Amazingly, the Great God of the Universe has chosen to work through puny little people like us. Amazingly, the Great God of the Universe has chosen to teach us his character and his ways through the words of ordinary people. Amazingly, the Great God of the Universe has left a scattered journal of his dealings with people throughout thousands of years as a guidebook to help more people have similar experiences with God.
God gets our attention through the stars. God gives us the details in the Bible.
The revelation of God is whole
and pulls our lives together.
The signposts of God are clear
and point out the right road.
The life-maps of God are right,
showing the way to joy.
The directions of God are plain
and easy on the eyes. (19:7-8, The Message)
The Bible stands before us like a Lonely Planet Travel Guide. Countless people have traveled these roads with God before us. They have taken wrong turns and hit the speed bumps. They have tried out the motels and restaurants. They know which foods to avoid so you don't end up puking your lunch into a toilet by the beach.
God's instructions are here for our good.

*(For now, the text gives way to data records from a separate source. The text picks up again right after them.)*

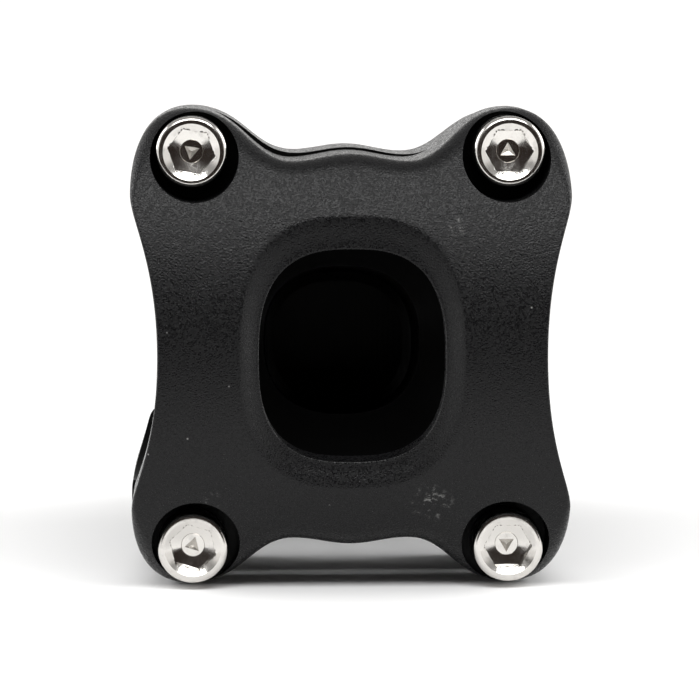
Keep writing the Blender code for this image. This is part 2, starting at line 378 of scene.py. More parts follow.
def clamp_outline(count, top, shoulder, lift=0.0):
    """The clamp's edge seen along Y: four round ears, hollow sides, and a wavy top and bottom."""
    side = HALF_WIDTH
    knots = [
        # place in X and Z, direction, handle before, handle after
        ((23.1 * MM, 0), (0, 1), 0, shoulder),
        ((side, 18.9 * MM), (0, 1), 2.9 * MM, 6.4 * MM),
        ((19.4 * MM, top), (-1, 0), 4.3 * MM, 6.4 * MM),
        ((6.9 * MM, 22.7 * MM + lift), (-1, 0), 4.9 * MM, 2.5 * MM),
        ((0, 23.55 * MM + lift), (-1, 0), 2.5 * MM, 0),
    ]
    quarter = []
    for start, end in zip(knots, knots[1:]):
        first = Vector(start[0])
        last = Vector(end[0])
        handle_1 = first + Vector(start[1]) * start[3]
        handle_2 = last - Vector(end[1]) * end[2]
        quarter += [p.to_2d() for p in interpolate_bezier(first, handle_1, handle_2, last, 60)[:-1]]
    crown = Vector(knots[-1][0])
    points = quarter + [crown]
    points += [Vector((-p.x, p.y)) for p in reversed(quarter)]
    points += [Vector((-p.x, -p.y)) for p in quarter[1:]] + [-crown]
    points += [Vector((p.x, -p.y)) for p in reversed(quarter[1:])]
    return even_points(points, count)


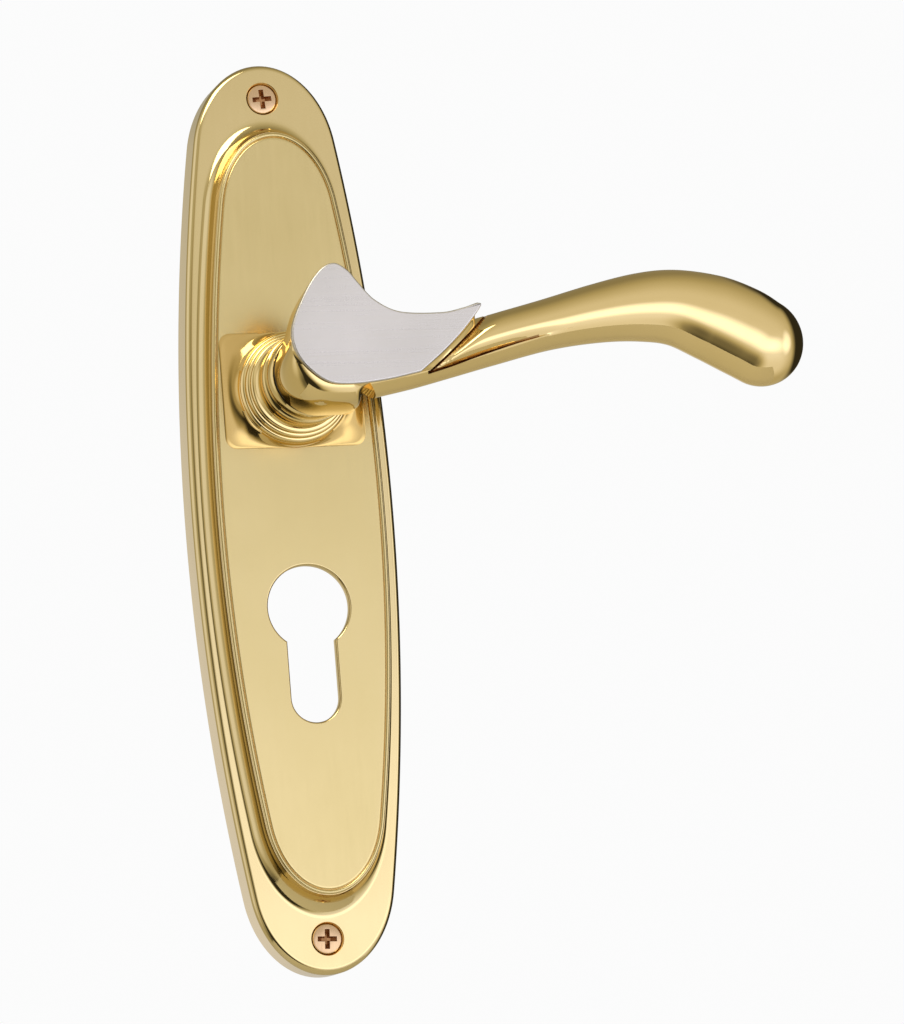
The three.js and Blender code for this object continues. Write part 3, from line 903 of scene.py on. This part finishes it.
def key_light():
    data = bpy.data.lights.new("key_above", "AREA")
    data.shape = "RECTANGLE"
    data.size, data.size_y = KEY_SIZE
    data.energy = KEY_POWER
    light = bpy.data.objects.new("key_above", data)
    light.location = KEY_PLACE
    light.rotation_mode = "QUATERNION"
    light.rotation_quaternion = (Vector(KEY_AIM) - Vector(KEY_PLACE)).to_track_quat("-Z", "Y")
    bpy.context.scene.collection.objects.link(light)


# Soft panels and gaps in the room: azimuth and elevation in degrees from straight out of the door,
# how fast it narrows along X, Y and Z, where it starts and stops fading, and how bright it is.
ROOM_LEVEL, ROOM_LEAST = 0.50, 0.03
WARM, WARM_LEVEL, COOL, COOL_LEVEL = (1, 0.94, 0.74, 1), 0.45, (0.96, 1.0, 1.28, 1), 1.0
BACKDROP = (0.97, 0.97, 0.97, 1)
ROOM_PATCHES = [
    dict(at=(15, -5), squash=(1, 1, 2.8), fade=(0.20, 0.85), level=0.80),
    dict(at=(20, 10), squash=(1, 1, 1.2), fade=(0.30, 1.20), level=0.26),
    dict(at=(34, -38), squash=(1, 1, 0.9), fade=(0.25, 0.92), level=0.34),
    dict(at=(-24, -12), squash=(1.25, 1.25, 0.9), fade=(0.26, 0.60), level=-0.48),
    dict(at=(-22, -37), squash=(1, 1, 1.2), fade=(0.20, 0.62), level=-0.50),
    dict(at=(-60, -48), squash=(1, 1, 1), fade=(0.20, 0.60), level=-0.35),
    dict(at=(112, 8), squash=(1, 1, 1), fade=(0.48, 0.80), level=-0.50),
    dict(at=(-88, 12), squash=(1, 1, 0.8), fade=(0.25, 0.60), level=0.40),
    dict(at=(56, 0), squash=(1, 1, 0.6), fade=(0.06, 0.24), level=0.70),
    dict(at=(180, 55), squash=(1, 1, 1), fade=(0.40, 1.10), level=-0.22),
    dict(at=(185, 0), squash=(1, 1, 1), fade=(0.15, 0.50), level=0.35),
]


def heading(azimuth, elevation):
    a, e = math.radians(azimuth), math.radians(elevation)
    return Vector((math.sin(a) * math.cos(e), -math.cos(a) * math.cos(e), math.sin(e)))


def room_patch(n, direction, at, squash, fade, level):
    """One soft field of the room: how much it adds in a direction."""
    offset = n.fixed("ShaderNodeVectorMath", "SUBTRACT", direction, heading(*at))
    scaled = n.fixed("ShaderNodeVectorMath", "MULTIPLY", offset, squash)
    length = n.add("ShaderNodeVectorMath", operation="LENGTH")
    n.link(scaled, length.inputs[0])
    return n.ranged(length.outputs["Value"], level, 0.0, *fade, curve="SMOOTHSTEP")


def room_level(n):
    """How bright the room is in every direction."""
    direction = n.add("ShaderNodeTexCoord").outputs["Generated"]
    patches = [room_patch(n, direction, **patch) for patch in ROOM_PATCHES]
    level = n.fixed("ShaderNodeMath", "ADD", patches[0], ROOM_LEVEL)
    for patch in patches[1:]:
        level = n.total(patch, level)
    return n.fixed("ShaderNodeMath", "MAXIMUM", level, ROOM_LEAST)


def studio():
    """A pale room with soft panels and dark gaps, and a white backdrop behind the handle."""
    world = bpy.data.worlds.new("studio")
    world.use_nodes = True
    bpy.context.scene.world = world
    n = Nodes(world.node_tree)
    n.tree.nodes.clear()
    level = room_level(n)
    tint = n.add("ShaderNodeValToRGB")
    for stop, position, colour in zip(tint.color_ramp.elements, (WARM_LEVEL, COOL_LEVEL), (WARM, COOL)):
        stop.position, stop.color = position, colour
    n.link(level, tint.inputs["Fac"])
    room = n.add("ShaderNodeBackground")
    n.link(tint.outputs["Color"], room.inputs["Color"])
    n.link(level, room.inputs["Strength"])
    backdrop = n.add("ShaderNodeBackground", Color=BACKDROP)
    choose = n.add("ShaderNodeMixShader")
    n.link(n.add("ShaderNodeLightPath").outputs["Is Camera Ray"], choose.inputs[0])
    n.link(room.outputs[0], choose.inputs[1])
    n.link(backdrop.outputs[0], choose.inputs[2])
    n.link(choose.outputs[0], n.add("ShaderNodeOutputWorld").inputs["Surface"])
    bpy.context.scene.view_settings.view_transform = "Standard"


# The photo's view: degrees to the left of straight on, below level and of lean; where it looks, as
# (x, proud, z) in millimetres; its distance in millimetres; and the lens on a standard sensor.
AZIMUTH, BELOW, ROLL = 17.0, 8.5, -4.726
AIM, DISTANCE, LENS = (33.74, 14.0, -28.08), 1100.0, 177.86


def camera():
    """Left of the handle and a little below it, leaning slightly."""
    a, e, roll = (math.radians(v) for v in (AZIMUTH, BELOW, ROLL))
    forward = Vector((math.sin(a) * math.cos(e), math.cos(a) * math.cos(e), math.sin(e)))
    right = forward.cross(Vector((0, 0, 1))).normalized()
    up = right.cross(forward)
    right, up = right * math.cos(roll) + up * math.sin(roll), up * math.cos(roll) - right * math.sin(roll)
    data = bpy.data.cameras.new("camera")
    data.lens = LENS
    data.clip_start, data.clip_end = 0.05, 20
    body = bpy.data.objects.new("camera", data)
    aim = Vector((AIM[0], -AIM[1], AIM[2])) * MM
    place = Matrix((right, up, -forward)).transposed().to_4x4()
    place.translation = aim - forward * DISTANCE * MM
    body.matrix_world = place
    bpy.context.scene.collection.objects.link(body)
    bpy.context.scene.camera = body


camera()
studio()
key_light()
floor()
backplate()
neck_pad()
neck_collar()
lever()
lever_face()
fixing_screw("fixing_screw_upper", 1, math.radians(4))
fixing_screw("fixing_screw_lower", -1, math.radians(-3))
kept_nodes()
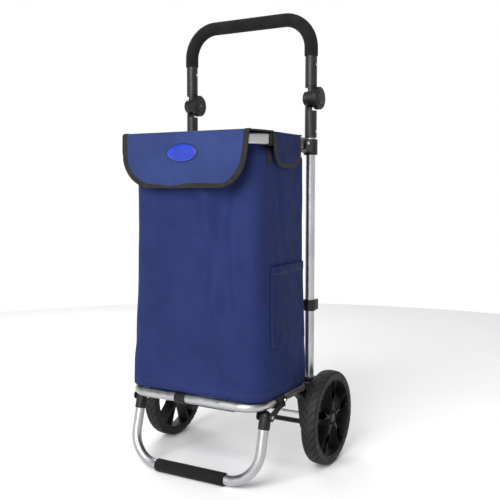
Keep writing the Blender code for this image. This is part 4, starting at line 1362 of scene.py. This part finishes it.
def make_strap(side, sign):
    """A webbing loop round the hoop, with a tail sewn to the side of the bag."""
    middle = Vector((sign * UPRIGHT_X, STRAP_Y, HOOP_Z))
    inner = rounded_rect(HOOP_HALF_WIDTH + 0.0008, HOOP_HALF_HEIGHT + 0.0003, 0.0050)
    outer = rounded_rect(HOOP_HALF_WIDTH + 0.0020, HOOP_HALF_HEIGHT + 0.0014, 0.0060)
    verts = []
    for ring, across in ((outer, -1), (outer, 1), (inner, 1), (inner, -1)):
        verts += [middle + Vector((u * sign, across * STRAP_HALF, v)) for u, v in ring]
    faces = grid_faces(4, len(outer), wrap=True, closed=True)
    loop = piece(f"strap_loop_{side}", verts, faces, "webbing")
    stand_for(loop, "hoop", f"hoop_strap_{side}")
    run = flat_run(STRAP_Y)

    def place(i, k):
        down, across = TAIL_LENGTH * i / 12, STRAP_HALF * (k / 2 - 1)
        return bag_point(sign * (run + across), TAIL_TOP - down, 0.0012)[0], (down, across)

    tail = cloth_grid(f"strap_tail_{side}", 13, 5, "webbing", place)
    thicken(tail, 0.0013)
    follow_bag(tail)


def flat_run(y):
    """Distance round the bag, at the straps, from the middle of its front to a place on its side."""
    width, front, _ = along_table(0.72, BAG_LEVELS)
    return width - FRONT_CORNER + math.pi * FRONT_CORNER / 2 + y - front - FRONT_CORNER


# ---------------------------------------------------------------- base board
def finish_board():
    modifier(frame["nodes"]["base_board"], "BEVEL", width=0.0008, segments=2, limit_method="ANGLE")


# ---------------------------------------------------------------- studio
CAMERA_PLACE = Vector((0.930, -1.5175, 0.6448))
CAMERA_TURN = math.radians(29.9)
CAMERA_DOWN = math.radians(4.58)
CAMERA_LENS = 54.1


def make_camera():
    data = bpy.data.cameras.new("camera")
    data.lens, data.sensor_width = CAMERA_LENS, 36
    camera = add_object("camera", data)
    level = math.cos(CAMERA_DOWN)
    ahead = Vector((-math.sin(CAMERA_TURN) * level, math.cos(CAMERA_TURN) * level, -math.sin(CAMERA_DOWN)))
    camera.location = CAMERA_PLACE
    camera.rotation_euler = ahead.to_track_quat("-Z", "Y").to_euler()
    bpy.context.scene.camera = camera


LIGHTS = (
    # name, place, aimed at, size, power
    ("key", (0.15, -2.9, 2.0), (0, 0, 0.5), (2.0, 2.0), 125),
    ("rim", (-1.6, 1.2, 1.8), (0, 0, 0.6), (0.8, 1.6), 16),
)


def area_light(name, place, target, size, power):
    data = bpy.data.lights.new(name, "AREA")
    data.shape = "RECTANGLE"
    data.size, data.size_y = size
    data.energy = power
    light = add_object(name, data)
    light.location = place
    light.rotation_euler = (Vector(target) - Vector(place)).to_track_quat("-Z", "Y").to_euler()


SKY_DIRECTION = (0.87, 0.50, 0.0)
SKY_STOPS = ((0.0, 0.10), (0.20, 0.22), (0.34, 1.0), (0.655, 1.0), (0.78, 0.12), (1.0, 0.05))
SKY_LOW = 0.20
SKY_HIGH = 0.40


def make_sky():
    """A white band over the middle that darkens to both sides, and white all round low down."""
    world = bpy.data.worlds.new("studio")
    world.use_nodes = True
    sky = Nodes(world.node_tree)
    place = sky.node("ShaderNodeTexCoord").outputs["Generated"]
    across = sky.maths("ShaderNodeVectorMath", "DOT_PRODUCT", place, SKY_DIRECTION, "Value")
    stops = [(stop, (value, value, value)) for stop, value in SKY_STOPS]
    band = sky.ramp(sky.spread(across, 0.0, 1.0, from_low=-1.0), stops, "EASE")
    parts = sky.node("ShaderNodeSeparateXYZ")
    sky.link(place, parts.inputs["Vector"])
    low = sky.spread(parts.outputs["Z"], 1.0, 0.0, SKY_LOW, SKY_HIGH)
    background = sky.tree.nodes["Background"]
    background.inputs["Strength"].default_value = 1.0
    sky.link(sky.maths("ShaderNodeVectorMath", "MAXIMUM", band, low), background.inputs["Color"])
    bpy.context.scene.world = world


FLOOR_R = 2.5


def make_studio():
    profile = [(-0.0005, 0), (-0.0005, FLOOR_R), (-0.01, FLOOR_R), (-0.01, 0)]
    lathe("floor", profile, Vector(), Z_AXIS, "floor", 64)
    make_sky()
    bpy.context.scene.view_settings.view_transform = "Standard"
    for light in LIGHTS:
        area_light(*light)


finish_frame_nodes()
make_uprights()
make_handle()
make_base_tube()
make_leg()
make_hoop()
for side, sign in SIDES:
    make_tyre(side, sign)
    make_rim(side, sign)
    make_strap(side, sign)
make_bag()
make_pocket()
make_lid()
make_hinge_strip()
make_flap()
make_badge()
finish_board()
make_camera()
make_studio()
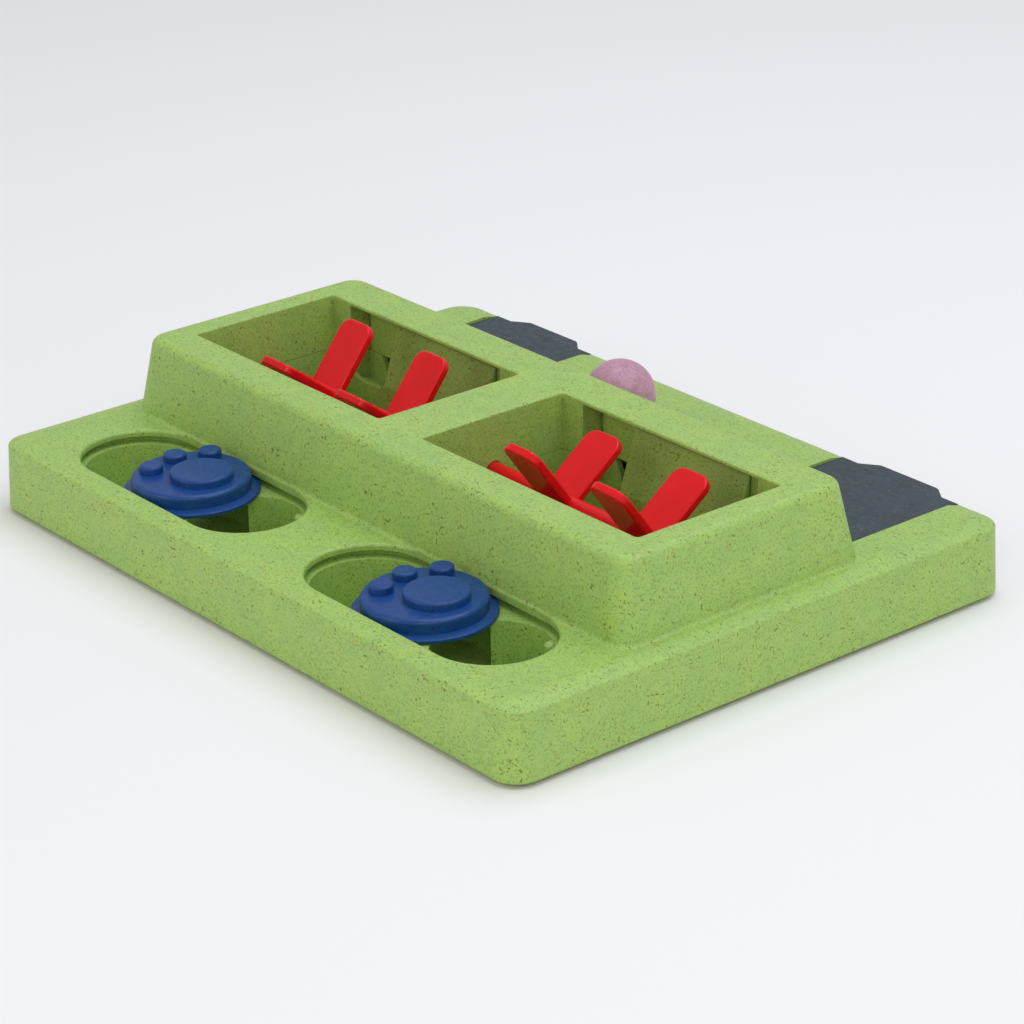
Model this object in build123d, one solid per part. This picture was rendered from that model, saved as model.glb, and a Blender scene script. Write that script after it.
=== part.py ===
from build123d import *
import math
import os

# Dog puzzle feeder: a hollow moulded board with two paw sliders over treat cups, two paddle rotors in
# open wells, two hinged lids over treat bins and one lift-out ball peg.
# Millimetres, +Z up. Origin: centre of the base outline at the level the rubber feet stand on.
# +X runs along the slider edge (left to right), +Y from the sliders towards the lids.

os.makedirs("parts", exist_ok=True)

# Base
base_length = 301.6           # at the rim
base_width = 225.0
base_draft = 0.9              # how far each side leans in over its height
deck_height = 28.5
corner_radius = 10.0
bevel_width = 6.5             # sloping border of the deck
bevel_drop = 1.7
bevel_crease_radius = 6.0
rim_radius = 1.0
skirt_edge_radius = 0.6
skirt_bottom = 1.8            # lower edge of the skirt above the ground
wall = 2.6                    # moulded wall of the top shell
deck_thickness = 2.4
fit_gap = 0.3                 # play between moulded pieces that slide or turn

# Raised block over the wells
block_length = 282.0          # at deck height
block_front_y = -58.2
block_back_y = 52.3
block_height = 58.2           # above the ground
block_side_draft = 4.0        # how far each side leans in over its height
block_front_draft = 4.7
block_back_draft = 5.8
block_corner_radius = 8.0
block_edge_radius = 3.6
block_cove_radius = 1.6

# Windows and the wells under them
window_length = 113.3
window_width = 64.6
window_centre_y = -5.76
window_bridge = 24.4          # plate left between the two windows
window_corner_radius = 1.2
window_edge_radius = 0.8
apron = 2.2                   # wall of the window aprons and of the wells
split_gap = 0.2               # between the aprons above and the wells below, at the rotor axis
pier_width = 11.2             # full-depth stretch of back apron at each end of a window
recess_depth = 8.6            # how far the back apron steps back between the piers
recess_roof = 1.4             # plate left over the recess
recess_slit = 1.3             # slit between the recess wall and each pier
left_passage_width = 20.0     # gaps between piers and baffle, through which treats leave the well
right_passage_width = 12.0
sill_height = 27.0
sill_corner_radius = 4.0
baffle_foot = 29.0            # the baffle stands straight to here, then leans back
baffle_lean = 18.2            # degrees
baffle_edge = 0.8             # thickness left at the baffle's upper edge
baffle_corner_radius = 3.0
jamb_top_width = 8.0          # low panel beside the left passage, at the recess
jamb_foot_width = 12.0
tongue_drop = 3.4             # fall of the tongue behind each sill
tongue_taper = 2.6

# Floor tray
floor_bottom = 2.4
floor_thickness = 2.6
rib = 2.0                     # thin tray walls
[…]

God is not just trying to keep us under control or keep us from having fun. The Bible is here as a guidebook of life with God, to help us make this journey well. When we read the Bible like a guidebook, this is a form of prayer. When we sit down to read, expecting to learn, expecting to hear, expecting God to guide us in how to live, this is a form of listening. We are putting ourself in the classroom of the Great God of the Universe, so that we can learn His ways.
And this is worth more than gold or diamonds or emeralds. Living life God's way tastes better than strawberries or honey or ice-cream or chocolate.
We need God's nature because we need to feel God on that deep inner level. We need to know God like we know we are hungry or thirsty.
We need God's Word because we are on a journey to a new place. We have never walked this road before, but others have. We need a guidebook to show us where to go and how to go.
May our words and our thoughts and our actions and all of our lives be pleasing to you, O God, our Rock and our Redeemer!